Don’t get me wrong I like to get things free as much as the next person.  And, despite being part of the 50+ crowd, I understand the explosion of free content on the Web.  My problem with “FREE” is that it too often costs me in ways that aren’t measured in dollars and cents.  Free content has its place, and Anderson does a good job of explaining the different business models it fits, but there should also be a risk-free (now that’s a free I can relate to) way for me to pay for content that delivers value and saves me time.

Let me end this post by using a quote (it’s FREE!) that Anderson used in his book (it’s from the behavioral economist Dan Ariely’s book Predictably Irrational):

Most transactions have an upside and a downside, but when something is FREE! we forget the downside.  FREE! gives us such an emotional charge that we perceive what is being offered as immensely more valuable than it really is.  Why?  I think it’s because human beings are intrinsically afraid of loss.  The real allure of FREE! is tied to fear.  There’s no visible possibility of loss when we choose a FREE! item (it’s free).  But suppose we choose the item that’s not free.  Uh-oh, now there’s a risk of having made a poor decision – the possibility of loss.  And, so given a choice, we go for what’s free.

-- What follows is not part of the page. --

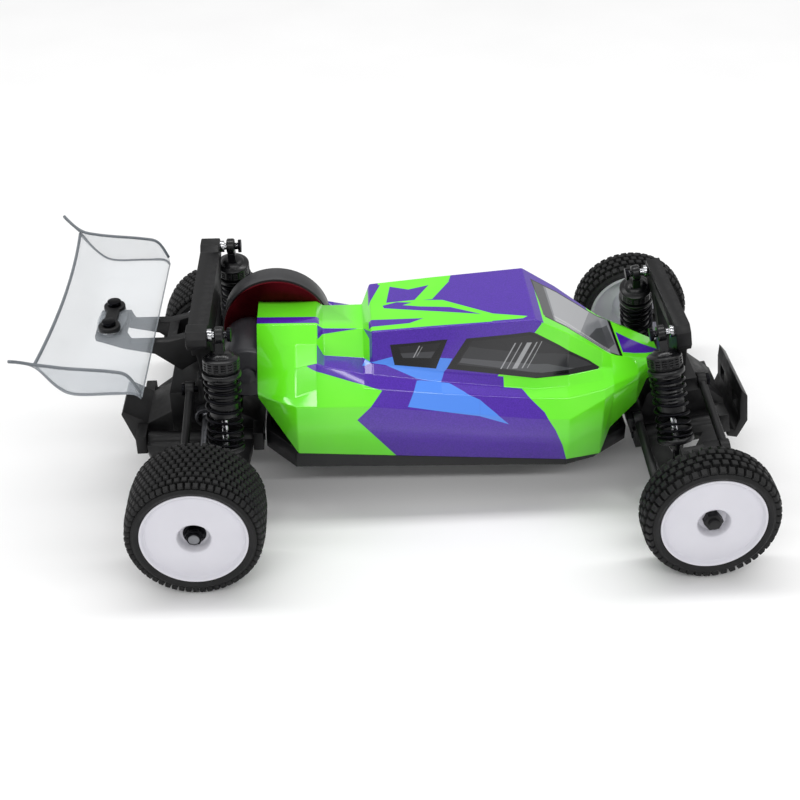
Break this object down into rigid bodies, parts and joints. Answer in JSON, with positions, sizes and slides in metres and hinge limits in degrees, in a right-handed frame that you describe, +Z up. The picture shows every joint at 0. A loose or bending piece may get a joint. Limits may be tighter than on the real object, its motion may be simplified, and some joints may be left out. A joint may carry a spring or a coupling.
{
  "type": "rc buggy",
  "caption": "Small off-road radio control buggy: creased body shell, clear rear wing, wishbone suspension with coil shocks, dish wheels and block-tread tyres.",
  "frame": {"origin": "centre of the overall box, on the ground under the tyres", "axes": "+X towards the nose, +Y to the car's left, +Z up"},
  "size_m": [0.202, 0.124, 0.0637],
  "materials": {
    "nylon": "satin",
    "chassis": "satin",
    "shell": "gloss",
    "clear": "gloss",
    "rubber": "matte",
    "white_nylon": "satin",
    "steel": "satin",
    "black_steel": "satin",
    "red_aluminium": "anodised",
    "grey_plastic": "satin",
    "pack_wrap": "gloss"
  },
  "bodies": {
    "chassis": {"chassis_tray": "chassis", "rear_gearbox": "nylon", "front_bulkhead": "nylon", "front_shock_tower": "nylon", "rear_shock_tower": "nylon", "wing_mount": "nylon", "rear_wing": "clear", "wing_button": "nylon", "front_bumper": "nylon", "motor": "black_steel", "motor_plate": "red_aluminium", "gear_cover": "grey_plastic", "servo": "nylon", "battery": "pack_wrap", "receiver_esc": "nylon", "screws": "steel"},
    "arm_rear_left": {"arm_rear_left": "nylon"},
    "hub_rear_left": {"hub_rear_left": "nylon"},
    "camber_link_rear_left": {"camber_link_rear_left": "nylon"},
    "shock_body_rear_left": {"shock_body_rear_left": "nylon", "spring_rear_left": "black_steel"},
    "shock_rod_rear_left": {"shock_rod_rear_left": "nylon"},
    "drive_shaft_left": {"drive_shaft_left": "black_steel"},
    "wheel_rear_left": {"wheel_rear_left": "white_nylon", "tyre_rear_left": "rubber"},
    "arm_rear_right": {"arm_rear_right": "nylon"},
    "hub_rear_right": {"hub_rear_right": "nylon"},
    "camber_link_rear_right": {"camber_link_rear_right": "nylon"},
    "shock_body_rear_right": {"shock_body_rear_right": "nylon", "spring_rear_right": "black_steel"},
    "shock_rod_rear_right": {"shock_rod_rear_right": "nylon"},
    "drive_shaft_right": {"drive_shaft_right": "black_steel"},
    "wheel_rear_right": {"wheel_rear_right": "white_nylon", "tyre_rear_right": "rubber"},
    "arm_front_left": {"arm_front_left": "nylon"},
    "caster_block_left": {"caster_block_left": "nylon"},
    "camber_link_front_left": {"camber_link_front_left": "nylon"},
    "shock_body_front_left": {"shock_body_front_left": "nylon", "spring_front_left": "black_steel"},
    "shock_rod_front_left": {"shock_rod_front_left": "nylon"},
    "knuckle_left": {"knuckle_left": "nylon"},
    "wheel_front_left": {"wheel_front_left": "white_nylon", "tyre_front_left": "rubber"},
    "tie_rod_left": {"tie_rod_left": "nylon"},
    "arm_front_right": {"arm_front_right": "nylon"},
    "caster_block_right": {"caster_block_right": "nylon"},
    "camber_link_front_right": {"camber_link_front_right": "nylon"},
    "shock_body_front_right": {"shock_body_front_right": "nylon", "spring_front_right": "black_steel"},
    "shock_rod_front_right": {"shock_rod_front_right": "nylon"},
    "knuckle_right": {"knuckle_right": "nylon"},
    "wheel_front_right": {"wheel_front_right": "white_nylon", "tyre_front_right": "rubber"},
    "tie_rod_right": {"tie_rod_right": "nylon"},
    "rear_diff": {"rear_diff": "nylon"},
    "spur_gear": {"spur_gear": "nylon"},
    "motor_pinion": {"motor_pinion": "steel"},
    "servo_horn": {"servo_horn": "nylon"},
    "steering_rack": {"steering_rack": "nylon"},
    "body_shell": {"body_shell": "shell"}
  },
  "joints": [
    {"name": "arm_rear_left_hinge", "type": "hinge", "parent": "chassis", "child": "arm_rear_left", "pos_m": [-0.057, 0.012, 0.017], "axis": [1, 0, 0], "range_deg": [0, 18], "stiffness_Nm_per_rad": 0.09, "springref_deg": -34.38},
    {"name": "hub_rear_left_pivot", "type": "hinge", "parent": "arm_rear_left", "child": "hub_rear_left", "pos_m": [-0.057, 0.039, 0.0115], "axis": [1, 0, 0], "range_deg": [-19, 1]},
    {"name": "camber_link_rear_left_pivot", "type": "hinge", "parent": "chassis", "child": "camber_link_rear_left", "pos_m": [-0.0606, 0.012, 0.034], "axis": [1, 0, 0], "range_deg": [-1, 19]},
    {"name": "shock_body_rear_left_pivot", "type": "hinge", "parent": "chassis", "child": "shock_body_rear_left", "pos_m": [-0.0495, 0.026, 0.0596], "axis": [1, 0, 0], "range_deg": [-2, 2]},
    {"name": "shock_rod_rear_left_slide", "type": "slide", "parent": "shock_body_rear_left", "child": "shock_rod_rear_left", "axis": [0, -0.2049, 0.9788], "range_m": [-0.0002, 0.0073], "deforming": ["spring_rear_left"]},
    {"name": "drive_shaft_left_swing", "type": "hinge", "parent": "chassis", "child": "drive_shaft_left", "pos_m": [-0.057, 0.01, 0.024], "axis": [1, 0, 0], "range_deg": [-1, 19]},
    {"name": "wheel_rear_left_spin", "type": "hinge", "parent": "hub_rear_left", "child": "wheel_rear_left", "pos_m": [-0.057, 0.05, 0.0185], "axis": [0, 1, 0], "continuous": true},
    {"name": "arm_rear_right_hinge", "type": "hinge", "parent": "chassis", "child": "arm_rear_right", "pos_m": [-0.057, -0.012, 0.017], "axis": [-1, 0, 0], "range_deg": [0, 18], "stiffness_Nm_per_rad": 0.09, "springref_deg": -34.38},
    {"name": "hub_rear_right_pivot", "type": "hinge", "parent": "arm_rear_right", "child": "hub_rear_right", "pos_m": [-0.057, -0.039, 0.0115], "axis": [-1, 0, 0], "range_deg": [-19, 1]},
    {"name": "camber_link_rear_right_pivot", "type": "hinge", "parent": "chassis", "child": "camber_link_rear_right", "pos_m": [-0.0606, -0.012, 0.034], "axis": [-1, 0, 0], "range_deg": [-1, 19]},
    {"name": "shock_body_rear_right_pivot", "type": "hinge", "parent": "chassis", "child": "shock_body_rear_right", "pos_m": [-0.0495, -0.026, 0.0596], "axis": [-1, 0, 0], "range_deg": [-2, 2]},
    {"name": "shock_rod_rear_right_slide", "type": "slide", "parent": "shock_body_rear_right", "child": "shock_rod_rear_right", "axis": [0, 0.2049, 0.9788], "range_m": [-0.0002, 0.0073], "deforming": ["spring_rear_right"]},
    {"name": "drive_shaft_right_swing", "type": "hinge", "parent": "chassis", "child": "drive_shaft_right", "pos_m": [-0.057, -0.01, 0.024], "axis": [-1, 0, 0], "range_deg": [-1, 19]},
    {"name": "wheel_rear_right_spin", "type": "hinge", "parent": "hub_rear_right", "child": "wheel_rear_right", "pos_m": [-0.057, -0.05, 0.0185], "axis": [0, 1, 0], "continuous": true},
    {"name": "arm_front_left_hinge", "type": "hinge", "parent": "chassis", "child": "arm_front_left", "pos_m": [0.07952, 0.012, 0.01555], "axis": [0.9848, 0, 0.1736], "range_deg": [0, 18], "stiffness_Nm_per_rad": 0.07, "springref_deg": -34.38},
    {"name": "caster_block_left_pivot", "type": "hinge", "parent": "arm_front_left", "child": "caster_block_left", "pos_m": [0.08049, 0.038, 0.01003], "axis": [0.9848, 0, 0.1736], "range_deg": [-19, 1]},
    {"name": "camber_link_front_left_pivot", "type": "hinge", "parent": "chassis", "child": "camber_link_front_left", "pos_m": [0.08578, 0.0115, 0.03188], "axis": [0.9848, 0, 0.1736], "range_deg": [-1, 19]},
    {"name": "shock_body_front_left_pivot", "type": "hinge", "parent": "chassis", "child": "shock_body_front_left", "pos_m": [0.07063, 0.0178, 0.05155], "axis": [0.9848, 0, 0.1736], "range_deg": [-2, 2]},
    {"name": "shock_rod_front_left_slide", "type": "slide", "parent": "shock_body_front_left", "child": "shock_rod_front_left", "axis": [-0.1642, -0.3258, 0.9311], "range_m": [-0.0002, 0.0058], "deforming": ["spring_front_left"]},
    {"name": "knuckle_left_steer", "type": "hinge", "parent": "caster_block_left", "child": "knuckle_left", "pos_m": [0.079, 0.041, 0.0185], "axis": [-0.1736, 0, 0.9848], "range_deg": [-21.8, 21.8]},
    {"name": "wheel_front_left_spin", "type": "hinge", "parent": "knuckle_left", "child": "wheel_front_left", "pos_m": [0.079, 0.056, 0.0185], "axis": [0, 1, 0], "continuous": true},
    {"name": "tie_rod_left_pivot", "type": "hinge", "parent": "steering_rack", "child": "tie_rod_left", "pos_m": [0.06768, 0.015, 0.02107], "axis": [0.9848, 0, 0.1736], "range_deg": [-1, 19]},
    {"name": "arm_front_right_hinge", "type": "hinge", "parent": "chassis", "child": "arm_front_right", "pos_m": [0.07952, -0.012, 0.01555], "axis": [-0.9848, 0, -0.1736], "range_deg": [0, 18], "stiffness_Nm_per_rad": 0.07, "springref_deg": -34.38},
    {"name": "caster_block_right_pivot", "type": "hinge", "parent": "arm_front_right", "child": "caster_block_right", "pos_m": [0.08049, -0.038, 0.01003], "axis": [-0.9848, 0, -0.1736], "range_deg": [-19, 1]},
    {"name": "camber_link_front_right_pivot", "type": "hinge", "parent": "chassis", "child": "camber_link_front_right", "pos_m": [0.08578, -0.0115, 0.03188], "axis": [-0.9848, 0, -0.1736], "range_deg": [-1, 19]},
    {"name": "shock_body_front_right_pivot", "type": "hinge", "parent": "chassis", "child": "shock_body_front_right", "pos_m": [0.07063, -0.0178, 0.05155], "axis": [-0.9848, 0, -0.1736], "range_deg": [-2, 2]},
    {"name": "shock_rod_front_right_slide", "type": "slide", "parent": "shock_body_front_right", "child": "shock_rod_front_right", "axis": [-0.1642, 0.3258, 0.9311], "range_m": [-0.0002, 0.0058], "deforming": ["spring_front_right"]},
    {"name": "knuckle_right_steer", "type": "hinge", "parent": "caster_block_right", "child": "knuckle_right", "pos_m": [0.079, -0.041, 0.0185], "axis": [-0.1736, 0, 0.9848], "range_deg": [-24, 24]},
    {"name": "wheel_front_right_spin", "type": "hinge", "parent": "knuckle_right", "child": "wheel_front_right", "pos_m": [0.079, -0.056, 0.0185], "axis": [0, 1, 0], "continuous": true},
    {"name": "tie_rod_right_pivot", "type": "hinge", "parent": "steering_rack", "child": "tie_rod_right", "pos_m": [0.06768, -0.015, 0.02107], "axis": [-0.9848, 0, -0.1736], "range_deg": [-1, 19]},
    {"name": "rear_diff_spin", "type": "hinge", "parent": "chassis", "child": "rear_diff", "pos_m": [-0.057, 0, 0.024], "axis": [0, 1, 0], "continuous": true},
    {"name": "spur_gear_spin", "type": "hinge", "parent": "chassis", "child": "spur_gear", "pos_m": [-0.03431, 0.011, 0.0445], "axis": [0, 1, 0], "continuous": true},
    {"name": "motor_pinion_spin", "type": "hinge", "parent": "chassis", "child": "motor_pinion", "pos_m": [-0.044, 0.011, 0.0382], "axis": [0, 1, 0], "continuous": true},
    {"name": "servo_horn_turn", "type": "hinge", "parent": "chassis", "child": "servo_horn", "pos_m": [0.05548, 0, 0.02107], "axis": [0, 0, 1], "range_deg": [-35, 35]},
    {"name": "steering_rack_slide", "type": "slide", "parent": "chassis", "child": "steering_rack", "axis": [0, 1, 0], "range_m": [-0.0042, 0.0042]},
    {"name": "body_shell_lift", "type": "slide", "parent": "chassis", "child": "body_shell", "axis": [-0.0599, 0, 0.9982], "range_m": [0, 0.05]}
  ],
  "couplings": [
    {"joint": "hub_rear_left_pivot", "follows": "arm_rear_left_hinge", "ratio": -1},
    {"joint": "camber_link_rear_left_pivot", "follows": "arm_rear_left_hinge", "ratio": 1},
    {"joint": "shock_body_rear_left_pivot", "follows": "arm_rear_left_hinge", "ratio": -0.001352},
    {"joint": "shock_rod_rear_left_slide", "follows": "arm_rear_left_hinge", "m_per_rad": 0.02252},
    {"joint": "drive_shaft_left_swing", "follows": "arm_rear_left_hinge", "ratio": 1},
    {"joint": "hub_rear_right_pivot", "follows": "arm_rear_right_hinge", "ratio": -1},
    {"joint": "camber_link_rear_right_pivot", "follows": "arm_rear_right_hinge", "ratio": 1},
    {"joint": "shock_body_rear_right_pivot", "follows": "arm_rear_right_hinge", "ratio": -0.001352},
    {"joint": "shock_rod_rear_right_slide", "follows": "arm_rear_right_hinge", "m_per_rad": 0.02252},
    {"joint": "drive_shaft_right_swing", "follows": "arm_rear_right_hinge", "ratio": 1},
    {"joint": "caster_block_left_pivot", "follows": "arm_front_left_hinge", "ratio": -1},
    {"joint": "camber_link_front_left_pivot", "follows": "arm_front_left_hinge", "ratio": 1},
    {"joint": "shock_body_front_left_pivot", "follows": "arm_front_left_hinge", "ratio": 0.066921},
    {"joint": "shock_rod_front_left_slide", "follows": "arm_front_left_hinge", "m_per_rad": 0.017861},
    {"joint": "tie_rod_left_pivot", "follows": "arm_front_left_hinge", "ratio": 1},
    {"joint": "caster_block_right_pivot", "follows": "arm_front_right_hinge", "ratio": -1},
    {"joint": "camber_link_front_right_pivot", "follows": "arm_front_right_hinge", "ratio": 1},
    {"joint": "shock_body_front_right_pivot", "follows": "arm_front_right_hinge", "ratio": 0.066921},
    {"joint": "shock_rod_front_right_slide", "follows": "arm_front_right_hinge", "m_per_rad": 0.017861},
    {"joint": "knuckle_right_steer", "follows": "knuckle_left_steer", "ratio": 1},
    {"joint": "tie_rod_right_pivot", "follows": "arm_front_right_hinge", "ratio": 1},
    {"joint": "wheel_rear_right_spin", "follows": "wheel_rear_left_spin", "ratio": 1},
    {"joint": "rear_diff_spin", "follows": "wheel_rear_left_spin", "ratio": 1},
    {"joint": "spur_gear_spin", "follows": "wheel_rear_left_spin", "ratio": 2.5},
    {"joint": "motor_pinion_spin", "follows": "wheel_rear_left_spin", "ratio": -9},
    {"joint": "servo_horn_turn", "follows": "knuckle_left_steer", "ratio": -1.555},
    {"joint": "steering_rack_slide", "follows": "knuckle_left_steer", "m_per_rad": -0.010435}
  ]
}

Ariely’s observations came from experiments involving things (as opposed to information).  Yet the Web – at least the free part of it – is about information.  What if we apply the same concept of risk aversion to the content delivered over the Web?  Is it simply about not spending money?  I don’t believe so.  There are too many other risks on the Internet including the risk of wasting time, the risk of loss of privacy, and the risk of being ripped off.  So, as long as the free means elimination of all of these risks, I’m all for it.  If not, bring on PAID.